Approval was given for the Regiment to carry a Guidon and on 6 February 1956, the then Governor General Field Marshal Sir William Slim, presented the Guidon at a Regimental Parade held at Puckapunyal, Victoria.
Also in 1956 the Regiment was equipped with the Centurion Armoured Recovery vehicle. Until this time the Churchill Recovery vehicle had been retained.
In September 1959, the Regiment officially moved into its new home, Kapyong Barracks.
With the expansion of the Royal Australian Corps in 1960, A Squadron of the Regiment was disbanded and the majority of the personnel involved formed regular squadrons of the 4th/19th Prince of Wales Light Horse Regiment and the 2nd/14th Queensland Mounted Infantry Regiment. These squadrons subsequently became part of the 1st Cavalry Regiment, which was re-designated the 2nd Cavalry Regiment and which in turn provided the nucleus for the 3rd Cavalry Regiment.
On 4 November 1963 the Governor of Victoria, Major General Sir Rohan Delacombe, KCMG, KCBO, KBE, CB, DSO, KSTJ, accepted the appointment of Honorary Colonel of the Regiment. He relinquished his appointment on returning home to England in 1974.
1964/65 saw the Regiment providing most of the men from 1 Troop, A Squadron, 4th/19th Prince of Wales Light Horse Regiment. This troop was equipped with the new M113A1 Armoured Personnel Carrier and in May 1965 was deployed on active service to South Vietnam.
The Vietnam conflict together with the requirement to train National Servicemen, seriously depleted the Regiment of its experienced officers and senior NCOs and it was not until early 1967 that the Regiment was at a satisfactory state of operational readiness. On 17 October 1967 the Regiment was warned to provide a tank squadron for active service in South Vietnam. C Squadron was selected and was fully operational in that theatre by mid 1968.
Squadrons of the Regiment were rotated on a twelve month cycle with A and B Squadron each completing one tour of duty and C Squadron two.

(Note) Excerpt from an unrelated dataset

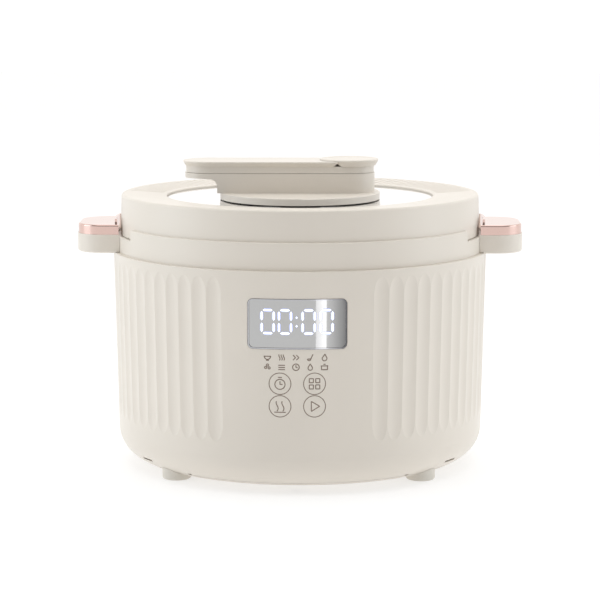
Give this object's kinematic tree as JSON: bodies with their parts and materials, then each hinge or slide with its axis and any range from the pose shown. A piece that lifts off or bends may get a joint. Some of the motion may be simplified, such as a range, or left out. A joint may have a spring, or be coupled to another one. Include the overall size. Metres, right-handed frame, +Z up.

The tanks acquitted themselves extremely well. Noteworthy engagements in which tanks predominated were:
The tank squadron was withdrawn from South Vietnam in 1971 and the Regiment returned to peacetime service.
1972/73 saw B Squadron re-designated the Medium Tank Trials Unit and carrying out extensive user and technical trials on the US M60A1 and FRG Leopard MBTs to evaluate the replacement for the ageing Centurion.
1972/73 was also a traumatic time for the Regiment in that the abolition of National Service depleted the Regiment's strength to the point where training was severely restricted until reinforced during 1974.
On 9 August 1974, the Governor General of Victoria, the Honourable Sir Henry Winneke, KCMG, KCVO, OBE, KSTJ, QC, became the Regiment's Honorary Colonel.
1976 saw the introduction of the Leopard AS1 into the Armoured Regiment. This inclusion gave the Regiment a state of the art Medium Battle Tank, and it remains in service today.
On 21 April 1981, His Royal Highness, Prince of Wales, Prince Charles presented the unit with the Regimental Standard. This standard, with the battle honours presented or actions in Vietnam now hangs in the foyer of the Regimental Headquarters.
In 1982 His Excellency Rear Admiral Sir Brian Murray, KCMG AO, became the Honorary Colonel.
In 1986 Major General Mark Bradbury, AO, CBE, was appointed Honorary Colonel.
In preparation for the Regimental relocation to the north of Australia a Tank Troop was established in Darwin, attached to 2nd Cavalry Regiment, in 1994. This troop detachment, known as D Squadron operated with 2nd Cavalry Regiment to gain a better understanding of tank operations in the tropics of Australia.
In 1995 the Regiment conducted its move to Darwin to the current location, Chauvel Lines, Robertson Barracks, Palmerston, Northern Territory.
The current Honorary Colonel is Lieutenant Colonel Laurie O'Donnell, AC, who took up the appointment in 1991.